Mr MacIntosh stepped in yesterday after a meeting of the Parliament’s business bureau.

“Members will be aware that there has been a series of incidents at Westminster and Westminster itself has been locked down because of security concerns,” he said.

“Now there is no wish to cause undue alarm here and security has been increased here but I’m also aware, and business managers and I have discussed this, that the fact that our sister Parliament has had a serious incident is affecting this particular debate and its affecting the contribution of members. So it is for that reason we are deciding to suspend this sitting.”

He added: “I think to continue at this moment would not allow members to make their contributions in the manner they would wish.”

Labour sources last night revelaed that party leader Kezia Dugdale was preparing to withdraw her MSPs from the debate before Mr MacIntosh intervened, as she believed to continue would have been inappropriate given the circumstances.

Liberal Democrat MSP Alex Cole-Hamilton was visibly shaken as he addressed MSPs during the debate and struggled to deliver parts of his speech.

“I was very emotional and felt it seemed incongruous to be speaking about that when you had this real situation hapening down there,” he said.

“It just knocked me off my stride.
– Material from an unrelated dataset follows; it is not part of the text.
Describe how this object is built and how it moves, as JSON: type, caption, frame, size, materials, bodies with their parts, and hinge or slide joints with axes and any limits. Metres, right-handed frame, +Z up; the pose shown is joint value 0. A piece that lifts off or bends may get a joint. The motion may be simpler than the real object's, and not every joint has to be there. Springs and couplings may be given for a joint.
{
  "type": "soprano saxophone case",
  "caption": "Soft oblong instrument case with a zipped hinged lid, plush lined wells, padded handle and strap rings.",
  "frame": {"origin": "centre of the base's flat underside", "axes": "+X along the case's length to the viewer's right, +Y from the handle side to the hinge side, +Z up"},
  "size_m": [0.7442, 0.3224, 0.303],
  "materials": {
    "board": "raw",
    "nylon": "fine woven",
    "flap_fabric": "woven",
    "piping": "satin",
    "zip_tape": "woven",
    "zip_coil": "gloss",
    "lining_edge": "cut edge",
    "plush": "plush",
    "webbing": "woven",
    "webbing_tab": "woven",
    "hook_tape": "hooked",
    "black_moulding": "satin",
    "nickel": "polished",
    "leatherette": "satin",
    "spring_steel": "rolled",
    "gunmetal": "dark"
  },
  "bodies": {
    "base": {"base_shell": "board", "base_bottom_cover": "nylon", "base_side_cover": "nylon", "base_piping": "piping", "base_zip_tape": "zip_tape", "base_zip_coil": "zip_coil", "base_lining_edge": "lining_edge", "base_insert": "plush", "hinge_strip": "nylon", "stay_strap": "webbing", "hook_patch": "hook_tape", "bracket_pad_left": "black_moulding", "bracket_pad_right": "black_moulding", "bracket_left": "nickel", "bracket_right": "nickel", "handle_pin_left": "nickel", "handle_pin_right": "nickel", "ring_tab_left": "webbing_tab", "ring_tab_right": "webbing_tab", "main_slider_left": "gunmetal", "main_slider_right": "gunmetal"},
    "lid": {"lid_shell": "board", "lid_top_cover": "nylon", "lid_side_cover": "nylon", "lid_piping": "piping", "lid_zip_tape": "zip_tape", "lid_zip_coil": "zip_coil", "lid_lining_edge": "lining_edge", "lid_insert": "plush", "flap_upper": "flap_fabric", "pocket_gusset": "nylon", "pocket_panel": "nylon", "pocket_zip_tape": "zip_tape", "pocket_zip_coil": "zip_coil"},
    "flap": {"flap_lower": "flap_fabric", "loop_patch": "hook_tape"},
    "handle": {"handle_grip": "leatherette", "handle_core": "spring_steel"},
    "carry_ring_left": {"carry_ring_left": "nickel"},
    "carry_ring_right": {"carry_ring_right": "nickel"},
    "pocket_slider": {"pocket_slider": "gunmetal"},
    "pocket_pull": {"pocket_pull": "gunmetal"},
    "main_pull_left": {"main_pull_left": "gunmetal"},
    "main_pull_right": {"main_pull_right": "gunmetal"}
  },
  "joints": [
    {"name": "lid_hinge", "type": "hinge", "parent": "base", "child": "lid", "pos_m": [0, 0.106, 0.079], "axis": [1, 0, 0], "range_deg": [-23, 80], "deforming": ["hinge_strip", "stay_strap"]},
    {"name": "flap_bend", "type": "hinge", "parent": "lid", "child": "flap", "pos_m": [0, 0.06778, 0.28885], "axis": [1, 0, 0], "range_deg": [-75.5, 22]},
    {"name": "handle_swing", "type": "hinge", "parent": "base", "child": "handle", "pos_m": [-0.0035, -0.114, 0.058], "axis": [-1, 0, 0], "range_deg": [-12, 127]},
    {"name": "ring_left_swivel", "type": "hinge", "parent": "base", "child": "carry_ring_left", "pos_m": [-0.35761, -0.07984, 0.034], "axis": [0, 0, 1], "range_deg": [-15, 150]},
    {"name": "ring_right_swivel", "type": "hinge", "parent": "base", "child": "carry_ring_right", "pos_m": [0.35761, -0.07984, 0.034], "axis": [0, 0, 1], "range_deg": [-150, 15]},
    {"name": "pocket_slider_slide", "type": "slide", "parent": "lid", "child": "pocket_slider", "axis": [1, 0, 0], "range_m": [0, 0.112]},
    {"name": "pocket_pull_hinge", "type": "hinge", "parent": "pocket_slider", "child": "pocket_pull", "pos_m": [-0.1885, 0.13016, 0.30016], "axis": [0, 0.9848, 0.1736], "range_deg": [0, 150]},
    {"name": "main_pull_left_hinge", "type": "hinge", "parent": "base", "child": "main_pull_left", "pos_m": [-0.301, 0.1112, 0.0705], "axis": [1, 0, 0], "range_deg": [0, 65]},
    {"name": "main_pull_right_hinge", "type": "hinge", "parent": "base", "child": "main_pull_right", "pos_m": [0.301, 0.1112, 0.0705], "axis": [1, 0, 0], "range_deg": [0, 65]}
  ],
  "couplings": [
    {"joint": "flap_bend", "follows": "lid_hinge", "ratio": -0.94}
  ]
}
I’ve got friends down there and you hear about what’s happening and just imagine the worst.”

Mr Cole-Hamilton backed the decison to suspend the sitting.

“On such an important issue, we were so distracted by events, it wouldn’t have been fair to the debate up here or events in London to continue.”

Ms Sturgeon later said the Scottish Government has been “liaising closely” with Police Scotland Justice Secretary Michael Matheson had been briefed by the Chief Constable.

“My thoughts are with everyone caught up in the dreadful incident at Westminster today, including the emergency services who responded bravely to ensure the safety of the many people nearby.

Ms Sturgeon added that she “fully support” the suspension Parliament.

“It should be made clear, however, that this was not because of any specific threat to the parliament or to Scotland,” the First Minister added.